Gyro, My Hero
- 1 of 4 Heat broiler. Wrap pitas in foil and place in oven to warm while making meatballs.
- 2 of 4 Using the large-hole side of a box grater, shred squash into a large bowl. Rinse grater and shred cucumber into a medium bowl. To squash, add ground meat, 1/4 cup plus 2 tbsp feta, 2 tbsp mint, the onion powder, 1 tsp garlic powder and 1/4 tsp each salt and pepper. Shape into 36 meatballs, (about 1 level tbsp mixture for each), and place on a broiler rack or on a rack fitted into a large rimmed sheet pan.
- 3 of 4 Broil meatballs 3 inches from heat for 8 minutes or until cooked through. Meanwhile, blend yogurt, 1 tbsp mint, the lemon juice, 1/2 tsp garlic powder and 1/4 tsp each salt and pepper into grated cucumber.

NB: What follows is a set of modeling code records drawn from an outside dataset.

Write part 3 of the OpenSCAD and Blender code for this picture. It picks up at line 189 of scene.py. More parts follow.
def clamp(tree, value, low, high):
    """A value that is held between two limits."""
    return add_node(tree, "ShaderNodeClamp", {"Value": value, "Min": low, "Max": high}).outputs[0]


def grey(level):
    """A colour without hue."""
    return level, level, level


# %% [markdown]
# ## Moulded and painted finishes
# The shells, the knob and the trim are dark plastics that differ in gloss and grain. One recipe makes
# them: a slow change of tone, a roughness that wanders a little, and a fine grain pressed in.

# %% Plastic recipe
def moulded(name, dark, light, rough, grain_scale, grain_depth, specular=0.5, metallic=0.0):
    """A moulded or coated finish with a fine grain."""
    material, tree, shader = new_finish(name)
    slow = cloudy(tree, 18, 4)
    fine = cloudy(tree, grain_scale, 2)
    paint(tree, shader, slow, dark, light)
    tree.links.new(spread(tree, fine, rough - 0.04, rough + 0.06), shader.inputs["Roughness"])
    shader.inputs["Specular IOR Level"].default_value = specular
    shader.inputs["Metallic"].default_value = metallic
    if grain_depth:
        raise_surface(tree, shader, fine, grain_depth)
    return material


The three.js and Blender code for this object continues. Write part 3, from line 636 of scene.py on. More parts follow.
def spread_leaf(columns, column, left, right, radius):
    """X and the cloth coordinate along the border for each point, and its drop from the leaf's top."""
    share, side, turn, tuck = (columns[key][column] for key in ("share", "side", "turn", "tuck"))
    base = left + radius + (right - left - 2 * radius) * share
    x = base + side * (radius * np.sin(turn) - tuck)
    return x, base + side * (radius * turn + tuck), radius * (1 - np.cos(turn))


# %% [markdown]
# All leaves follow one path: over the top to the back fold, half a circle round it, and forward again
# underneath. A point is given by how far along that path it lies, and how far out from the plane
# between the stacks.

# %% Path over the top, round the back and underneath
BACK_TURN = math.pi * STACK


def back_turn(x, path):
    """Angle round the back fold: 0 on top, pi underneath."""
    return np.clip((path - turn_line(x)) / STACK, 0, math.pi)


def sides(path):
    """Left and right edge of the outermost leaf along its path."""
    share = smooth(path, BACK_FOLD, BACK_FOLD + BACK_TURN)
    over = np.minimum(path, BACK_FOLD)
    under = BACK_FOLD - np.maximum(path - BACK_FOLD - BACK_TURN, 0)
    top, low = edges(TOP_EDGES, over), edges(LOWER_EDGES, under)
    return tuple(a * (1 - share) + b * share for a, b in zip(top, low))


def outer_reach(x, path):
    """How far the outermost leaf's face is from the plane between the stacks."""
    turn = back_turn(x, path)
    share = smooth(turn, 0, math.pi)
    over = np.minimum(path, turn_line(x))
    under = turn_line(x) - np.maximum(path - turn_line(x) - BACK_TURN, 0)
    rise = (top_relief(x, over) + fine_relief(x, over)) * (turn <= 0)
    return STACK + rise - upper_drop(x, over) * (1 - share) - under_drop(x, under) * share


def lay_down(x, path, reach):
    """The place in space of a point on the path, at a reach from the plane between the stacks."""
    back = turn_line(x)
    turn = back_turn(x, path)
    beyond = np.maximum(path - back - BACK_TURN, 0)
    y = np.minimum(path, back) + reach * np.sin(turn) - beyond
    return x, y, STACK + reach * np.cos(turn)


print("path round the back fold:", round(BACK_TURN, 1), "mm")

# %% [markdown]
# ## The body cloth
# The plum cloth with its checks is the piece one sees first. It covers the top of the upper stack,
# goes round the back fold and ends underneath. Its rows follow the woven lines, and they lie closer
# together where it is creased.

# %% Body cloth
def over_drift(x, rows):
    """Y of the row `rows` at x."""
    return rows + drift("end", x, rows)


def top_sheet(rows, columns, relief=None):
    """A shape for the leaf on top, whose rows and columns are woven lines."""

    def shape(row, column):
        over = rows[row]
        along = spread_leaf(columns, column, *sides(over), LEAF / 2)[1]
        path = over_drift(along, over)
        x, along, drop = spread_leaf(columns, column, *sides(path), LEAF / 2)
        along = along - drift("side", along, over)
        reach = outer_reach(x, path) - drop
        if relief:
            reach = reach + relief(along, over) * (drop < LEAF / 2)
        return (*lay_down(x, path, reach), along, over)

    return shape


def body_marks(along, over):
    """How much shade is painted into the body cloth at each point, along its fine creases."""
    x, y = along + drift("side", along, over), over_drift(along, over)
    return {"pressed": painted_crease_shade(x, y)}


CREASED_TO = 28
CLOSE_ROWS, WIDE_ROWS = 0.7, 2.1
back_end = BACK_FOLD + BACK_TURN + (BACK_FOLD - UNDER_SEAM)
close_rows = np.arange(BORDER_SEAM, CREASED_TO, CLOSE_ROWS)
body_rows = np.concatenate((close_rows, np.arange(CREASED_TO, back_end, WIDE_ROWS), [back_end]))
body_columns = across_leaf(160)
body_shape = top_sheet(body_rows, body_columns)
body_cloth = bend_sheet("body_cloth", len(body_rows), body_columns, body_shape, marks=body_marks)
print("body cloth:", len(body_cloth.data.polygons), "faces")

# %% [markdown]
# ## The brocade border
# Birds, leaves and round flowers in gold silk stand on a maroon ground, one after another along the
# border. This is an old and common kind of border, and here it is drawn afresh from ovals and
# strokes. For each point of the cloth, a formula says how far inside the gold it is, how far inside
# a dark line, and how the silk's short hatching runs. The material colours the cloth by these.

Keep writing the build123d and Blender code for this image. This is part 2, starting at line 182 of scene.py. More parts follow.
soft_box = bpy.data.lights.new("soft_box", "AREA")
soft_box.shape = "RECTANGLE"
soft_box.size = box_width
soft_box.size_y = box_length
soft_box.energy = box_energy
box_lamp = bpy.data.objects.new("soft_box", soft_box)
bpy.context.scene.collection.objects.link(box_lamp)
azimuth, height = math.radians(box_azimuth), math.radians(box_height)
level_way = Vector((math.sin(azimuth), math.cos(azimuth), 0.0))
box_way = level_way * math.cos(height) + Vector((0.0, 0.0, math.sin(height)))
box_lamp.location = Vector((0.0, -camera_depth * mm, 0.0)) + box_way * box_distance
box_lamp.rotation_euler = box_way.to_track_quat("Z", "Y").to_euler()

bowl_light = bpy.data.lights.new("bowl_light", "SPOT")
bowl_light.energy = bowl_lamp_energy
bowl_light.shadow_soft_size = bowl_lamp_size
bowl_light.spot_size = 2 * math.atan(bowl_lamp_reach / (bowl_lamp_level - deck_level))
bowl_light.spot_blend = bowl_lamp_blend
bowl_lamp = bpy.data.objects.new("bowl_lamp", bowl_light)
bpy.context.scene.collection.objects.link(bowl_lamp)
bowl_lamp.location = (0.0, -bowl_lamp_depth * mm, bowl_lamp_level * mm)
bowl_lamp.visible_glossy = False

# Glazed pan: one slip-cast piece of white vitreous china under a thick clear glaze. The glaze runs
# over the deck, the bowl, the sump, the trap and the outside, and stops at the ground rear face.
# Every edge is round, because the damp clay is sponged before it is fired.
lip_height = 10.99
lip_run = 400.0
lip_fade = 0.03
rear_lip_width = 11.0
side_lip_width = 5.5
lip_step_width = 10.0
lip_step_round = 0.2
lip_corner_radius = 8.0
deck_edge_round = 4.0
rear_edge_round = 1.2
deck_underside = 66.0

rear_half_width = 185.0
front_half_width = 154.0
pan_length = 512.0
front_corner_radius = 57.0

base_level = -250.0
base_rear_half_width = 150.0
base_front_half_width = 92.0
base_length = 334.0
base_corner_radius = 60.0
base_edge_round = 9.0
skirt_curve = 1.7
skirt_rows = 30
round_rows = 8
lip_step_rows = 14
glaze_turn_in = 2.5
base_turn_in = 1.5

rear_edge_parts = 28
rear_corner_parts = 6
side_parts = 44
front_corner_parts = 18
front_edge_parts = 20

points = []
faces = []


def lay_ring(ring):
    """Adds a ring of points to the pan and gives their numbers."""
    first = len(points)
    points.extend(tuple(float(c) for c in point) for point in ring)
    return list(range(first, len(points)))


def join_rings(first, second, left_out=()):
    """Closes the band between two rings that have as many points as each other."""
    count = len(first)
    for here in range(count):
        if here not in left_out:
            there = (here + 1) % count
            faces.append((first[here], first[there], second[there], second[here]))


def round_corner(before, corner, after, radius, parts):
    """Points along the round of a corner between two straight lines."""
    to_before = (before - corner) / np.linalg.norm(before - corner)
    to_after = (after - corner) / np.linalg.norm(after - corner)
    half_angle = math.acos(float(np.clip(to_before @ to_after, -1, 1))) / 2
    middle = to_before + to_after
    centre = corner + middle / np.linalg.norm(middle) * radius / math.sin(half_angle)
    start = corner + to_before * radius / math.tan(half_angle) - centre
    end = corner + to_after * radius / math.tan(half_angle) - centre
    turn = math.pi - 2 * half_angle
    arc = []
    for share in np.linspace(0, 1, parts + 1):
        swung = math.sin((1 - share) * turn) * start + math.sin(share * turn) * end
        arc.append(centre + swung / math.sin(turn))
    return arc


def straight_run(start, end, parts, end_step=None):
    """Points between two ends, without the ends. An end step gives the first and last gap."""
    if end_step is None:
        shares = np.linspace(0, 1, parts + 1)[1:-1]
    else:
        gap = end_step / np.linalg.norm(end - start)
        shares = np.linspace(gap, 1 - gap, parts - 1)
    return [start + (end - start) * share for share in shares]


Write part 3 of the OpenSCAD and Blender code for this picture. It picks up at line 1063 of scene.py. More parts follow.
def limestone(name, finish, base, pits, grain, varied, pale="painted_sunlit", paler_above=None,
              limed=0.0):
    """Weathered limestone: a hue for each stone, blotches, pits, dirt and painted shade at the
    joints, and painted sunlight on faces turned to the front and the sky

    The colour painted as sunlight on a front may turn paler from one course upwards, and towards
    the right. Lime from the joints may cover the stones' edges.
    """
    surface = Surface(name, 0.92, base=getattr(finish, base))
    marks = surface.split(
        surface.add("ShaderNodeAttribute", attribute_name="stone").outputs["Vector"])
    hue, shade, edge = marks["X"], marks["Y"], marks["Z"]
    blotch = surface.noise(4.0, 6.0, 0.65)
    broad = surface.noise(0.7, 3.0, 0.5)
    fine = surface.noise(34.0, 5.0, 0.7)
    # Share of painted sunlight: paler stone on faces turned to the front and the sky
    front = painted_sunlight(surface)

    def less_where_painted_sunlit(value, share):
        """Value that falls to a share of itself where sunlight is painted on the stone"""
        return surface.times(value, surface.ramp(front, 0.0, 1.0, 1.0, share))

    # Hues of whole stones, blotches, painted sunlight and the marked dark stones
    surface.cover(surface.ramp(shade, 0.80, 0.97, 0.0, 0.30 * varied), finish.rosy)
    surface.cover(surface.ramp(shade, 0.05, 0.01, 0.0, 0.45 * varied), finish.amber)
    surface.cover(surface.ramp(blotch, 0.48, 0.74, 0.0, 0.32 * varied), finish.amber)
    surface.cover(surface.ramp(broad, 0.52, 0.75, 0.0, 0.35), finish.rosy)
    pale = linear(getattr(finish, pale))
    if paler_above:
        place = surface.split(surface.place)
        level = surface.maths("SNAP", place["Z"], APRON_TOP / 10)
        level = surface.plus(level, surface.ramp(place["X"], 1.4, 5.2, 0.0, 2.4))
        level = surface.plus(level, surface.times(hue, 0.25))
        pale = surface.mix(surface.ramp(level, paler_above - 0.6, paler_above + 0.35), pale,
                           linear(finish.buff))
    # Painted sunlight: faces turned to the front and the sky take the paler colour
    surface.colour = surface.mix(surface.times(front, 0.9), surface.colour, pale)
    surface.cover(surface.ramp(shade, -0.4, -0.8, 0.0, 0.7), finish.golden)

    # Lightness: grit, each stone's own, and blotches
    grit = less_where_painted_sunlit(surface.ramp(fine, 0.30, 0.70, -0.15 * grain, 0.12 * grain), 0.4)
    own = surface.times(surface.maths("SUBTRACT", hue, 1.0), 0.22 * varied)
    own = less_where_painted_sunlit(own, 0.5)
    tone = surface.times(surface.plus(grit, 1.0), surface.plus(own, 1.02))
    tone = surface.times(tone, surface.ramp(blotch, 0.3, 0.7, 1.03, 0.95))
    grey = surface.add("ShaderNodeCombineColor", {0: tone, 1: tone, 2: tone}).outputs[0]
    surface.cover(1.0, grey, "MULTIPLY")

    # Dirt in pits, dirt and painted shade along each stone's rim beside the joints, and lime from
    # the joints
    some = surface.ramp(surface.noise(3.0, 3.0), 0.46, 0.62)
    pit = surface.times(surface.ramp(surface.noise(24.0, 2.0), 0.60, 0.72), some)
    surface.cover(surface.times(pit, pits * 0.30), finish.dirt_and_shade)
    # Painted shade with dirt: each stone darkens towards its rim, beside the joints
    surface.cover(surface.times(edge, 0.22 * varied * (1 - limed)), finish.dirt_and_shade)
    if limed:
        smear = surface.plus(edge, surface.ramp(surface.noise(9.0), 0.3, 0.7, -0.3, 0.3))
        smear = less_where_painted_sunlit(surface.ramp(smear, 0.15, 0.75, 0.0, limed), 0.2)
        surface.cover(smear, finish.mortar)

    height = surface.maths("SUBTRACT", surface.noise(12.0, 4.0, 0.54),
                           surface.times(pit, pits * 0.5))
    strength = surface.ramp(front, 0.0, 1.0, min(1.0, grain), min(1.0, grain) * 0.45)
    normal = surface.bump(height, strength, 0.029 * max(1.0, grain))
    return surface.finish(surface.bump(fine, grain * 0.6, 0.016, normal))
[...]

- 4 of 4 To assemble gyros, layer 1/3 cup lettuce, 6 meatballs, some sauce and 1 tbsp crumbled feta onto each piece of bread. Serve with rice, if desired.
Servings Per Recipe: 4
Per Serving: 31 g carb., 7 g sat. fat, 16 g Fat, total, 649 mg sodium, 26 g pro., 5 g sugar, 5 g fiber, 367 kcal cal.